I seem to have left a misleading impression. My elementary school and my high school are not in any connected. I went to a Montessori school, and it didn’t have the type of library that public schools do. And of course I would get in trouble for staying too long in there, since the only time you could go is during the school day, and I would effectively be skipping class. While Montessori schools do very much push self-learning, I was neglecting other stuff I should have finished.

Once I changed to public school, we had librarians, and I was taught how to research in middle school. But that’s research, not going to the library to read and enjoy myself. But I also graduated in 2003, so, by high school, I could search so many print resources on the computer. Most of the time, the full text was available in some archive, but occasionally you’d still have to go find a physical book. But you found that book using the computer.

What I don’t remember using the school library for was regular reading. In theory I could have, but I don’t remember ever doing so.
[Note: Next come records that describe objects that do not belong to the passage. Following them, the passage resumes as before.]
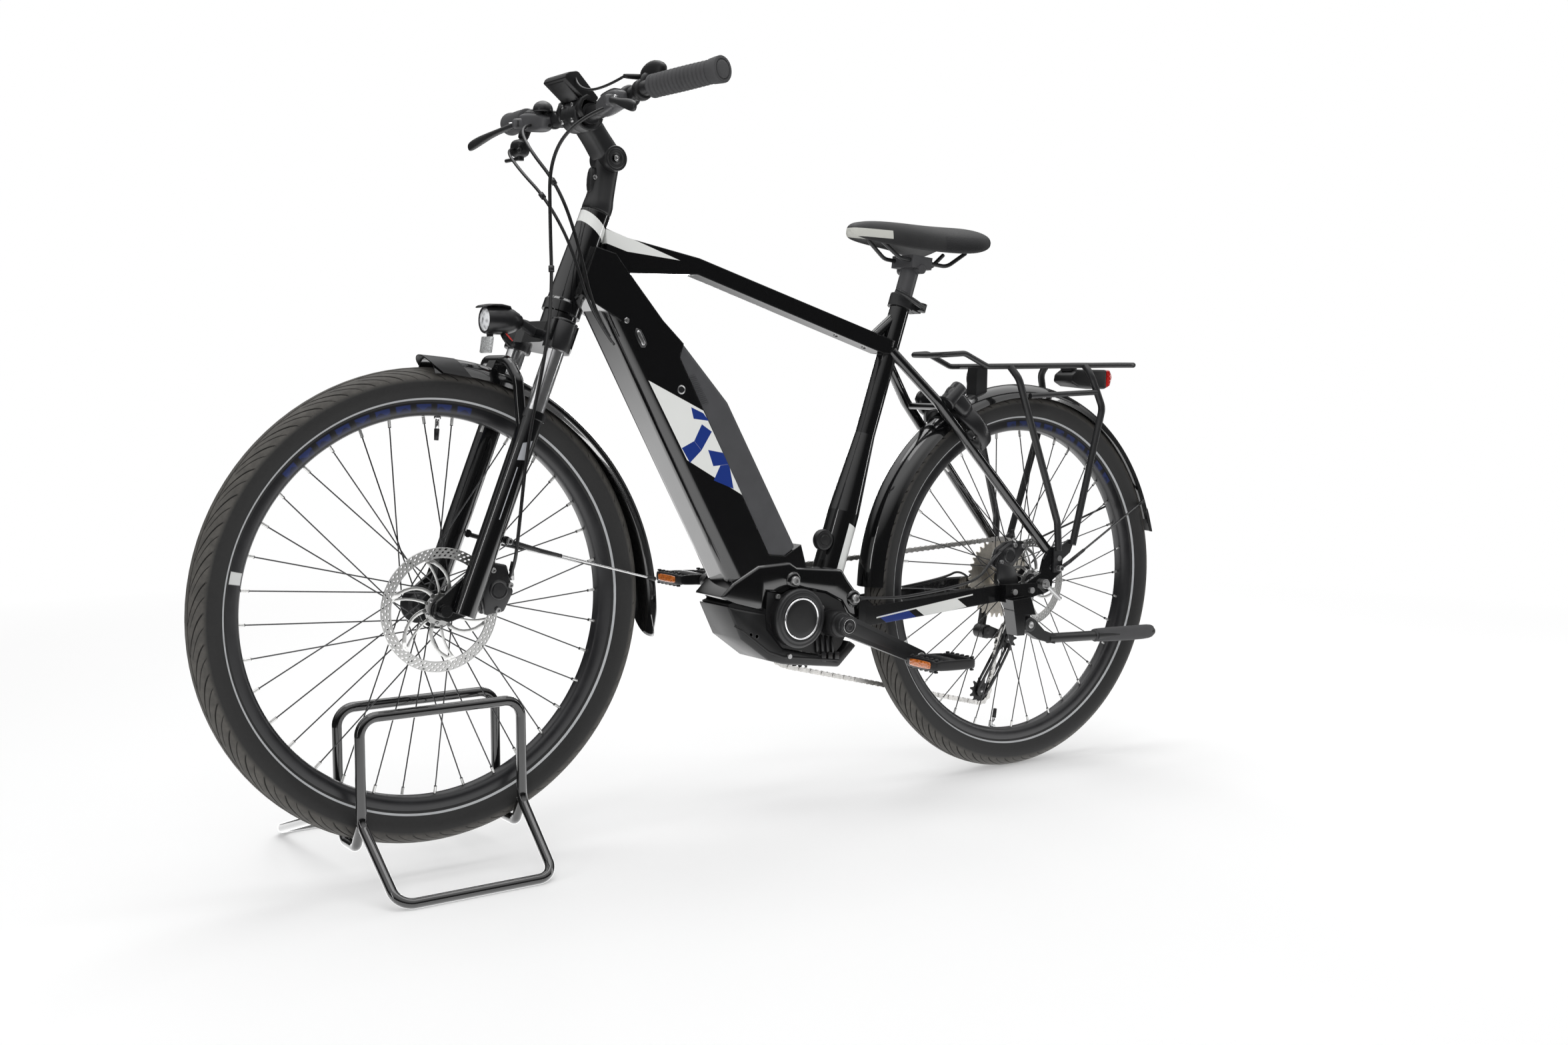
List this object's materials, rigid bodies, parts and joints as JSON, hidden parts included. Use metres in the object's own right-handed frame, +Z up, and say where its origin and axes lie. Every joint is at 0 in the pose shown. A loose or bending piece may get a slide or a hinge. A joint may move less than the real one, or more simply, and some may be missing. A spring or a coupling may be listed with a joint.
{
  "type": "bicycle on stand",
  "caption": "Electric trekking bicycle with battery in the down tube, guards, rack and lights, its front wheel held in a tubular floor stand.",
  "frame": {"origin": "on the floor, at the middle of the bounding box", "axes": "+X to the rear of the bicycle, +Y to the rider's right, +Z up"},
  "size_m": [1.8792, 0.6597, 1.1758],
  "materials": {
    "frame_black": "gloss",
    "satin_black": "satin",
    "dark_plastic": "matt",
    "battery_cover": "matt",
    "guard_black": "gloss",
    "tyre": "matt",
    "rim_black": "anodised",
    "spoke_dark": "satin",
    "disc_steel": "brushed",
    "cassette_steel": "satin",
    "chain_steel": "satin",
    "bolt_steel": "satin",
    "grip_rubber": "ribbed",
    "cable_black": "matt",
    "saddle_cover": "matt",
    "lamp_black": "gloss",
    "stand_black": "powder coat"
  },
  "bodies": {
    "frame": {"down_tube": "frame_black", "top_tube": "frame_black", "seat_tube": "frame_black", "chain_stays": "frame_black", "seat_stays": "frame_black", "motor_cradle": "frame_black", "drive_unit": "dark_plastic", "skid_plate": "dark_plastic", "frame_fasteners": "bolt_steel", "rear_mudguard": "guard_black", "rack": "satin_black", "tail_light": "lamp_black", "ring_lock": "dark_plastic", "rear_caliper": "satin_black", "derailleur_body": "satin_black", "chain": "chain_steel", "frame_cables": "cable_black", "kickstand_mount": "satin_black", "seat_clamp": "satin_black"},
    "battery": {"battery": "battery_cover"},
    "lock_shackle": {"lock_shackle": "bolt_steel"},
    "kickstand": {"kickstand_leg": "satin_black"},
    "clamp_lever": {"seat_clamp_lever": "satin_black"},
    "seat_post": {"seatpost": "satin_black", "saddle_rails": "chain_steel", "saddle": "saddle_cover"},
    "rear_wheel": {"rear_tyre": "tyre", "rear_rim": "rim_black", "rear_spokes": "spoke_dark", "rear_hub": "rim_black", "rear_rotor": "disc_steel"},
    "cassette": {"cassette": "cassette_steel"},
    "cage": {"derailleur_cage": "satin_black"},
    "guide_pulley": {"guide_pulley": "dark_plastic"},
    "tension_pulley": {"tension_pulley": "dark_plastic"},
    "crankset": {"cranks": "satin_black", "chainring": "chain_steel"},
    "left_pedal": {"left_pedal": "dark_plastic"},
    "right_pedal": {"right_pedal": "dark_plastic"},
    "steering": {"fork_uppers": "frame_black", "stem_base": "satin_black", "headlight": "lamp_black", "steering_cables": "cable_black"},
    "cockpit": {"stem_arm": "satin_black", "handlebar": "satin_black", "grips": "grip_rubber", "controls": "dark_plastic", "display": "lamp_black"},
    "left_lever": {"brake_lever_left": "satin_black"},
    "right_lever": {"brake_lever_right": "satin_black"},
    "shift_lever": {"shift_lever": "dark_plastic"},
    "fork_lower": {"fork_lowers": "frame_black", "front_caliper": "satin_black", "front_mudguard": "guard_black"},
    "front_wheel": {"front_tyre": "tyre", "front_rim": "rim_black", "front_spokes": "spoke_dark", "front_hub": "rim_black", "front_rotor": "disc_steel"},
    "stand": {"stand": "stand_black"}
  },
  "joints": [
    {"name": "steering_turn", "type": "hinge", "parent": "frame", "child": "steering", "pos_m": [-0.37177, 0, 0.81799], "axis": [0.373, 0, 0.9278], "range_deg": [-60, 60], "deforming": ["steering_cables"]},
    {"name": "fork_travel", "type": "slide", "parent": "steering", "child": "fork_lower", "axis": [0.373, 0, 0.9278], "range_m": [0, 0.014], "stiffness_N_per_m": 9000, "springref_m": -0.03, "deforming": ["steering_cables"]},
    {"name": "stem_tilt", "type": "hinge", "parent": "steering", "child": "cockpit", "pos_m": [-0.2867, 0, 1.05399], "axis": [0, 1, 0], "range_deg": [-35, 12], "deforming": ["steering_cables"]},
    {"name": "left_brake", "type": "hinge", "parent": "cockpit", "child": "left_lever", "pos_m": [-0.3643, -0.145, 1.11802], "axis": [0.0384, 0, 0.9993], "range_deg": [0, 18], "stiffness_Nm_per_rad": 0.6, "springref_deg": -11.46},
    {"name": "right_brake", "type": "hinge", "parent": "cockpit", "child": "right_lever", "pos_m": [-0.3643, 0.145, 1.11802], "axis": [-0.0384, 0, -0.9993], "range_deg": [0, 18], "stiffness_Nm_per_rad": 0.6, "springref_deg": -11.46},
    {"name": "shift", "type": "hinge", "parent": "cockpit", "child": "shift_lever", "pos_m": [-0.34819, 0.172, 1.06836], "axis": [-0.0384, 0, -0.9993], "range_deg": [0, 25], "stiffness_Nm_per_rad": 0.1, "springref_deg": -11.46},
    {"name": "front_wheel_spin", "type": "hinge", "parent": "fork_lower", "child": "front_wheel", "pos_m": [-0.59422, 0, 0.3917], "axis": [0, -1, 0], "continuous": true},
    {"name": "rear_wheel_spin", "type": "hinge", "parent": "frame", "child": "rear_wheel", "pos_m": [0.56922, 0, 0.347], "axis": [0, -1, 0], "continuous": true},
    {"name": "crank_spin", "type": "hinge", "parent": "frame", "child": "crankset", "pos_m": [0.10655, 0, 0.31224], "axis": [0, -1, 0], "continuous": true},
    {"name": "cassette_spin", "type": "hinge", "parent": "frame", "child": "cassette", "pos_m": [0.56922, 0, 0.347], "axis": [0, -1, 0], "continuous": true},
    {"name": "guide_spin", "type": "hinge", "parent": "cage", "child": "guide_pulley", "pos_m": [0.59267, 0, 0.22801], "axis": [0, -1, 0], "continuous": true},
    {"name": "tension_spin", "type": "hinge", "parent": "cage", "child": "tension_pulley", "pos_m": [0.52607, 0, 0.1355], "axis": [0, -1, 0], "continuous": true},
    {"name": "left_pedal_spin", "type": "hinge", "parent": "crankset", "child": "left_pedal", "pos_m": [0.26221, -0.15, 0.24391], "axis": [0, -1, 0], "continuous": true},
    {"name": "right_pedal_spin", "type": "hinge", "parent": "crankset", "child": "right_pedal", "pos_m": [-0.04912, 0.15, 0.38057], "axis": [0, -1, 0], "continuous": true},
    {"name": "cage_swing", "type": "hinge", "parent": "frame", "child": "cage", "pos_m": [0.54828, 0, 0.24473], "axis": [0, 1, 0], "range_deg": [-15, 18], "stiffness_Nm_per_rad": 1.2, "springref_deg": 25.78, "deforming": ["chain"]},
    {"name": "kickstand_swing", "type": "hinge", "parent": "frame", "child": "kickstand", "pos_m": [0.51557, -0.0945, 0.27901], "axis": [0, 1, 0], "range_deg": [0, 50]},
    {"name": "seat_height", "type": "slide", "parent": "frame", "child": "seat_post", "axis": [0.3289, 0, 0.9444], "range_m": [-0.03, 0.08]},
    {"name": "seat_clamp_release", "type": "hinge", "parent": "frame", "child": "clamp_lever", "pos_m": [0.32172, -0.024, 0.84194], "axis": [0.3289, 0, 0.9444], "range_deg": [0, 110]},
    {"name": "battery_release", "type": "slide", "parent": "frame", "child": "battery", "axis": [0.8837, 0, 0.4681], "range_m": [0, 0.1]},
    {"name": "lock_close", "type": "hinge", "parent": "frame", "child": "lock_shackle", "pos_m": [0.42487, 0, 0.63113], "axis": [0.7536, 0, 0.6574], "range_deg": [0, 112], "stiffness_Nm_per_rad": 0.06, "springref_deg": -68.75},
    {"name": "stand_off", "type": "slide", "parent": "fork_lower", "child": "stand", "axis": [0, 0, -1], "range_m": [0, 0.3]}
  ],
  "couplings": [
    {"joint": "cassette_spin", "follows": "crank_spin", "ratio": 1.2222},
    {"joint": "guide_spin", "follows": "crank_spin", "ratio": -4},
    {"joint": "tension_spin", "follows": "crank_spin", "ratio": 4}
  ]
}
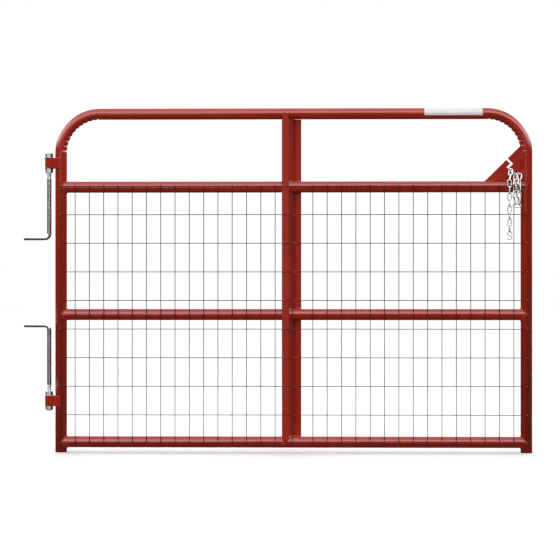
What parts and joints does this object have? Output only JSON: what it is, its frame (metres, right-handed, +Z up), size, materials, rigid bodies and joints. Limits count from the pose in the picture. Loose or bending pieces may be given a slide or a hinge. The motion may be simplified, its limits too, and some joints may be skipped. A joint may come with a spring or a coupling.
{
  "type": "livestock panel gate",
  "caption": "Bent-tube livestock gate with welded mesh infill, centre brace, strap-eye hinges on J-bolts and a latch chain hung in a zigzag gusset slot.",
  "frame": {"origin": "on the hinge line, the vertical axis of the two strap eyes, level with the open ends of the legs", "axes": "+X from the hinge side to the latch side, +Y away from the mesh side, +Z up"},
  "size_m": [1.8096, 0.0714, 1.2263],
  "materials": {
    "red_paint": "gloss enamel over welded steel tube, sheet and wire",
    "hardware_zinc": "zinc plated steel",
    "chain_zinc": "zinc plated chain steel",
    "white_label": "blank adhesive label"
  },
  "bodies": {
    "gate": {"frame_tube": "red_paint", "upper_rail": "red_paint", "middle_rail": "red_paint", "bottom_rail": "red_paint", "centre_brace": "red_paint", "mesh_left_uprights": "red_paint", "mesh_left_lines": "red_paint", "mesh_right_uprights": "red_paint", "mesh_right_lines": "red_paint", "latch_gusset": "red_paint", "rail_label": "white_label", "hinge_strap_top": "red_paint", "hinge_strap_bottom": "red_paint", "chain_anchor": "chain_zinc", "chain_slot_link_low": "chain_zinc", "chain_slot_link_high": "chain_zinc"},
    "hinge_bolt_top": {"hinge_bolt_top": "hardware_zinc"},
    "hinge_bolt_bottom": {"hinge_bolt_bottom": "hardware_zinc"},
    "nut_top_upper": {"nut_top_upper": "hardware_zinc"},
    "nut_top_lower": {"nut_top_lower": "hardware_zinc"},
    "nut_bottom_upper": {"nut_bottom_upper": "hardware_zinc"},
    "nut_bottom_lower": {"nut_bottom_lower": "hardware_zinc"},
    "washer_top_upper": {"washer_top_upper": "hardware_zinc"},
    "washer_top_lower": {"washer_top_lower": "hardware_zinc"},
    "washer_bottom_upper": {"washer_bottom_upper": "hardware_zinc"},
    "chain_back_link": {"chain_back_link": "chain_zinc"},
    "chain_up_link_1": {"chain_up_link_1": "chain_zinc"},
    "chain_up_link_2": {"chain_up_link_2": "chain_zinc"},
    "chain_up_link_3": {"chain_up_link_3": "chain_zinc"},
    "chain_up_link_4": {"chain_up_link_4": "chain_zinc"},
    "chain_up_link_5": {"chain_up_link_5": "chain_zinc"},
    "chain_down_link_1": {"chain_down_link_1": "chain_zinc"},
    "chain_down_link_2": {"chain_down_link_2": "chain_zinc"},
    "chain_down_link_3": {"chain_down_link_3": "chain_zinc"},
    "chain_down_link_4": {"chain_down_link_4": "chain_zinc"},
    "chain_down_link_5": {"chain_down_link_5": "chain_zinc"},
    "chain_loop_link": {"chain_loop_link": "chain_zinc"},
    "chain_tail_link_01": {"chain_tail_link_01": "chain_zinc"},
    "chain_tail_link_02": {"chain_tail_link_02": "chain_zinc"},
    "chain_tail_link_03": {"chain_tail_link_03": "chain_zinc"},
    "chain_tail_link_04": {"chain_tail_link_04": "chain_zinc"},
    "chain_tail_link_05": {"chain_tail_link_05": "chain_zinc"},
    "chain_tail_link_06": {"chain_tail_link_06": "chain_zinc"},
    "chain_tail_link_07": {"chain_tail_link_07": "chain_zinc"},
    "chain_tail_link_08": {"chain_tail_link_08": "chain_zinc"},
    "chain_tail_link_09": {"chain_tail_link_09": "chain_zinc"},
    "chain_tail_link_10": {"chain_tail_link_10": "chain_zinc"},
    "chain_end_hook": {"chain_end_hook": "chain_zinc"}
  },
  "joints": [
    {"name": "hinge_bolt_top_turn", "type": "hinge", "parent": "gate", "child": "hinge_bolt_top", "pos_m": [0, 0, 1.03], "axis": [0, 0, 1], "range_deg": [-130, 130]},
    {"name": "hinge_bolt_bottom_turn", "type": "hinge", "parent": "gate", "child": "hinge_bolt_bottom", "pos_m": [0, 0, 0.182], "axis": [0, 0, 1], "range_deg": [-130, 130]},
    {"name": "nut_top_upper_spin", "type": "hinge", "parent": "hinge_bolt_top", "child": "nut_top_upper", "pos_m": [0, 0, 1.05775], "axis": [0, 0, 1], "continuous": true},
    {"name": "nut_top_lower_spin", "type": "hinge", "parent": "hinge_bolt_top", "child": "nut_top_lower", "pos_m": [0, 0, 1.00225], "axis": [0, 0, 1], "continuous": true},
    {"name": "nut_bottom_upper_spin", "type": "hinge", "parent": "hinge_bolt_bottom", "child": "nut_bottom_upper", "pos_m": [0, 0, 0.20975], "axis": [0, 0, 1], "continuous": true},
    {"name": "nut_bottom_lower_spin", "type": "hinge", "parent": "hinge_bolt_bottom", "child": "nut_bottom_lower", "pos_m": [0, 0, 0.15695], "axis": [0, 0, 1], "continuous": true},
    {"name": "washer_top_upper_spin", "type": "hinge", "parent": "hinge_bolt_top", "child": "washer_top_upper", "pos_m": [0, 0, 1.0494], "axis": [0, 0, 1], "continuous": true},
    {"name": "washer_top_lower_spin", "type": "hinge", "parent": "hinge_bolt_top", "child": "washer_top_lower", "pos_m": [0, 0, 1.0106], "axis": [0, 0, 1], "continuous": true},
    {"name": "washer_bottom_upper_spin", "type": "hinge", "parent": "hinge_bolt_bottom", "child": "washer_bottom_upper", "pos_m": [0, 0, 0.2014], "axis": [0, 0, 1], "continuous": true},
    {"name": "back_link_swing", "type": "hinge", "parent": "gate", "child": "chain_back_link", "pos_m": [1.65125, -0.00035, 0.99425], "axis": [0, 1, 0], "range_deg": [0, 4]},
    {"name": "up_link_1_swing", "type": "hinge", "parent": "gate", "child": "chain_up_link_1", "pos_m": [1.65925, -0.01852, 0.9861], "axis": [-1, 0, 0], "range_deg": [0, 5]},
    {"name": "up_link_2_swing", "type": "hinge", "parent": "chain_up_link_1", "child": "chain_up_link_2", "pos_m": [1.65607, -0.02866, 0.96621], "axis": [-1, 0, 0], "range_deg": [0, 14]},
    {"name": "up_link_3_swing", "type": "hinge", "parent": "chain_up_link_2", "child": "chain_up_link_3", "pos_m": [1.65462, -0.03659, 0.94567], "axis": [-1, 0, 0], "range_deg": [0, 9]},
    {"name": "up_link_4_swing", "type": "hinge", "parent": "chain_up_link_3", "child": "chain_up_link_4", "pos_m": [1.65462, -0.03659, 0.92312], "axis": [-1, 0, 0], "range_deg": [0, 9]},
    {"name": "up_link_5_swing", "type": "hinge", "parent": "chain_up_link_4", "child": "chain_up_link_5", "pos_m": [1.65462, -0.03659, 0.90057], "axis": [-1, 0, 0], "range_deg": [0, 14]},
    {"name": "down_link_1_swing", "type": "hinge", "parent": "gate", "child": "chain_down_link_1", "pos_m": [1.67425, -0.01852, 0.9861], "axis": [-1, 0, 0], "range_deg": [0, 5]},
    {"name": "down_link_2_swing", "type": "hinge", "parent": "chain_down_link_1", "child": "chain_down_link_2", "pos_m": [1.67107, -0.02866, 0.96621], "axis": [-1, 0, 0], "range_deg": [0, 14]},
    {"name": "down_link_3_swing", "type": "hinge", "parent": "chain_down_link_2", "child": "chain_down_link_3", "pos_m": [1.66962, -0.03659, 0.94567], "axis": [-1, 0, 0], "range_deg": [0, 9]},
    {"name": "down_link_4_swing", "type": "hinge", "parent": "chain_down_link_3", "child": "chain_down_link_4", "pos_m": [1.66962, -0.03659, 0.92312], "axis": [-1, 0, 0], "range_deg": [0, 9]},
    {"name": "down_link_5_swing", "type": "hinge", "parent": "chain_down_link_4", "child": "chain_down_link_5", "pos_m": [1.66962, -0.03659, 0.90057], "axis": [-1, 0, 0], "range_deg": [0, 14]},
    {"name": "loop_link_swing", "type": "hinge", "parent": "chain_up_link_5", "child": "chain_loop_link", "pos_m": [1.65462, -0.03659, 0.87802], "axis": [0, 1, 0], "range_deg": [-6, 0]},
    {"name": "tail_link_01_swing", "type": "hinge", "parent": "gate", "child": "chain_tail_link_01", "pos_m": [1.64227, -0.01852, 1.00307], "axis": [0, 1, 0], "range_deg": [0, 10]},
    {"name": "tail_link_02_swing", "type": "hinge", "parent": "chain_tail_link_01", "child": "chain_tail_link_02", "pos_m": [1.63909, -0.02866, 0.98319], "axis": [-0.9397, 0.342, 0], "range_deg": [0, 20]},
    {"name": "tail_link_03_swing", "type": "hinge", "parent": "chain_tail_link_02", "child": "chain_tail_link_03", "pos_m": [1.63579, -0.03599, 0.96264], "axis": [0, 1, 0], "range_deg": [0, 10]},
    {"name": "tail_link_04_swing", "type": "hinge", "parent": "chain_tail_link_03", "child": "chain_tail_link_04", "pos_m": [1.63579, -0.03599, 0.94009], "axis": [-1, 0, 0], "range_deg": [0, 20]},
    {"name": "tail_link_05_swing", "type": "hinge", "parent": "chain_tail_link_04", "child": "chain_tail_link_05", "pos_m": [1.63579, -0.03599, 0.91754], "axis": [0, 1, 0], "range_deg": [0, 10]},
    {"name": "tail_link_06_swing", "type": "hinge", "parent": "chain_tail_link_05", "child": "chain_tail_link_06", "pos_m": [1.63579, -0.03599, 0.89499], "axis": [-1, 0, 0], "range_deg": [0, 20]},
    {"name": "tail_link_07_swing", "type": "hinge", "parent": "chain_tail_link_06", "child": "chain_tail_link_07", "pos_m": [1.63579, -0.03599, 0.87244], "axis": [0, 1, 0], "range_deg": [-12, 12]},
    {"name": "tail_link_08_swing", "type": "hinge", "parent": "chain_tail_link_07", "child": "chain_tail_link_08", "pos_m": [1.63579, -0.03599, 0.84989], "axis": [-1, 0, 0], "range_deg": [0, 20]},
    {"name": "tail_link_09_swing", "type": "hinge", "parent": "chain_tail_link_08", "child": "chain_tail_link_09", "pos_m": [1.63579, -0.03599, 0.82734], "axis": [0, 1, 0], "range_deg": [-12, 12]},
    {"name": "tail_link_10_swing", "type": "hinge", "parent": "chain_tail_link_09", "child": "chain_tail_link_10", "pos_m": [1.63579, -0.03599, 0.80479], "axis": [-1, 0, 0], "range_deg": [0, 20]},
    {"name": "end_hook_swing", "type": "hinge", "parent": "chain_tail_link_10", "child": "chain_end_hook", "pos_m": [1.63579, -0.03599, 0.78224], "axis": [0, 1, 0], "range_deg": [-30, 30]}
  ],
  "couplings": [
    {"joint": "down_link_1_swing", "follows": "up_link_1_swing", "ratio": 1},
    {"joint": "down_link_2_swing", "follows": "up_link_2_swing", "ratio": 1},
    {"joint": "down_link_3_swing", "follows": "up_link_3_swing", "ratio": 1},
    {"joint": "down_link_4_swing", "follows": "up_link_4_swing", "ratio": 1},
    {"joint": "down_link_5_swing", "follows": "up_link_5_swing", "ratio": 1}
  ]
}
I was a tech nerd, and there were so many computers available that I could usually get on one or the other. I would get my fun books from the public library.

My point in bringing it up my elementary school library was to show how much I loved the library. I spend enough time in it to get in trouble for skipping class. The rest just kinda got away from me, reminiscing.

I actually find myself wondering what school libraries look like today. What is the ratio between the computers and the actual space for books? Maybe they have more room for pleasurable reading.

The one thing I can’t see is why you need to make ISS bigger if this guy is actually running schools well.